175 Flashback: St. John Neumann helped establish Buffalo Diocese
St. John Neumann is the first, and so far, only male U.S. citizen to be named a saint. He served in Buffalo from 1836-1840.
Born March 29, 1811, in what is now the Czech Republic, the studious child entered the seminary at the age of 20. Desiring to be a missionary, he traveled to the United States in 1836, arriving in New York City. He was ordained in St. Patrick’s Cathedral 17 days after arriving. He was quickly assigned to minster to the German immigrants in Buffalo.
Given the choice of working in the city or the country, Father Neumann chose the country and traveled to Williamsville to celebrate the first Mass at SS. Peter & Paul Parish while the church was still under construction. He established a school there and taught four hours a day.
His fondness for education would lead him to establish the first diocesan Catholic school system while serving in Philadelphia. A high school named for him in Williamsville closed in 1980.
In the fall of 1937, he moved to North Bush (now Kenmore) and St. John the Baptist Parish. Ever the missionary, he would travel to the outlying districts of Eden, Java, Batavia, Swormville, Tonawanda and Pendleton often by foot or canoe.
After just four years in Western New York, Father Neumann left to joined the Redemptorists.
The Congregation of the Most Holy Redeemer had been founded in Naples, Italy in 1732. The first missionaries came to Pittsburgh in 1839. They had grown to have three more foundations in Baltimore, Rochester, and Norwalk, Ohio.
Father Neumann took his religious vows as a member of the congregation in Baltimore, in January 1842. After six years, he became provincial superior of the United States.

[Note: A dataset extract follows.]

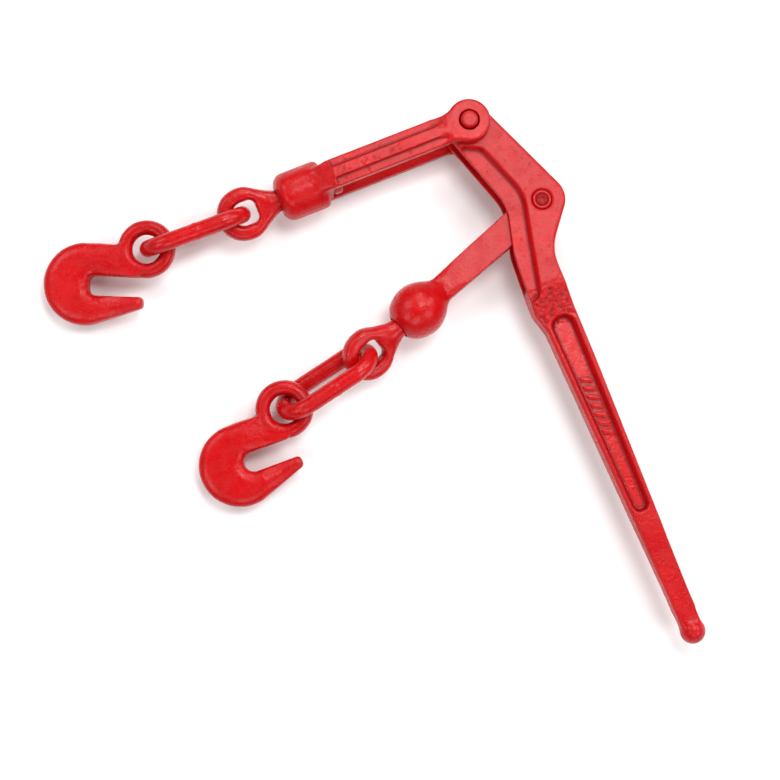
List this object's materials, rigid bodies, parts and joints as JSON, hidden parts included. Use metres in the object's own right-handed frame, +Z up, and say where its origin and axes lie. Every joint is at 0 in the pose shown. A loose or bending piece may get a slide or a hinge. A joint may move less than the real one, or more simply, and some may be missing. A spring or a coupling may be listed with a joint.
{
  "type": "lever load binder",
  "caption": "Red lever load binder lying open, with a forked lever, a ribbed yoke, a toggle bar, and a grab hook on a swivel and a short chain at each end.",
  "frame": {"origin": "under the middle of the footprint, on the surface the binder lies on", "axes": "+X along the longer side of the footprint, away from the hooks; +Y towards the yoke pivot; +Z up, along both pivots"},
  "size_m": [0.3515, 0.2892, 0.038],
  "materials": {
    "red_enamel": "glossy red enamel over a forged steel surface"
  },
  "bodies": {
    "lever": {"lever_handle": "red_enamel", "link_rivet": "red_enamel"},
    "yoke": {"yoke": "red_enamel"},
    "bar": {"toggle_bar": "red_enamel"},
    "upper_eye": {"upper_swivel_eye": "red_enamel"},
    "upper_link": {"upper_chain_link": "red_enamel"},
    "upper_hook": {"upper_grab_hook": "red_enamel"},
    "lower_eye": {"lower_swivel_eye": "red_enamel"},
    "lower_link": {"lower_chain_link": "red_enamel"},
    "lower_hook": {"lower_grab_hook": "red_enamel"}
  },
  "joints": [
    {"name": "yoke_pivot", "type": "hinge", "parent": "lever", "child": "yoke", "pos_m": [0.04951, 0.13243, 0.019], "axis": [0, 0, -1], "range_deg": [-15, 241]},
    {"name": "bar_pivot", "type": "hinge", "parent": "lever", "child": "bar", "pos_m": [0.08911, 0.09143, 0.019], "axis": [0, 0, -1], "range_deg": [-5.5, 88.1]},
    {"name": "upper_swivel", "type": "hinge", "parent": "yoke", "child": "upper_eye", "pos_m": [-0.06967, 0.08306, 0.019], "axis": [-0.9239, -0.3827, 0], "continuous": true},
    {"name": "upper_link_hinge", "type": "hinge", "parent": "upper_eye", "child": "upper_link", "pos_m": [-0.07041, 0.08276, 0.019], "axis": [0.073, -0.1763, 0.9816], "range_deg": [-30, 30]},
    {"name": "upper_hook_hinge", "type": "hinge", "parent": "upper_link", "child": "upper_hook", "pos_m": [-0.12103, 0.06383, 0.01649], "axis": [-0.1466, -0.0796, 0.986], "range_deg": [-35, 35]},
    {"name": "lower_swivel", "type": "hinge", "parent": "bar", "child": "lower_eye", "pos_m": [-0.00304, 0.00846, 0.019], "axis": [-0.7431, -0.6691, 0], "continuous": true},
    {"name": "lower_link_hinge", "type": "hinge", "parent": "lower_eye", "child": "lower_link", "pos_m": [-0.00297, 0.00852, 0.019], "axis": [0.3396, -0.3772, 0.8616], "range_deg": [-30, 30]},
    {"name": "lower_hook_hinge", "type": "hinge", "parent": "lower_link", "child": "lower_hook", "pos_m": [-0.0474, -0.02089, 0.01417], "axis": [-0.0759, -0.0954, 0.9925], "range_deg": [-35, 35]}
  ],
  "couplings": [
    {"joint": "bar_pivot", "follows": "yoke_pivot", "ratio": 0.36515}
  ]
}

On Feb. 5, 1852, he was consecrated as bishop of Philadelphia. He returned to Buffalo in 1854 to give two retreats. His final contribution to Buffalo would be receiving the vows of three sisters who would form the order of St. Francis of the Third Order Regular (now the Sisters of St. Francis of the Neumann Communities) based in Williamsville.
He died Jan. 5, 1860 in Philadelphia.
Pope Paul VI beatified him in 1963, then 14 years later on June 1977, declared him a saint.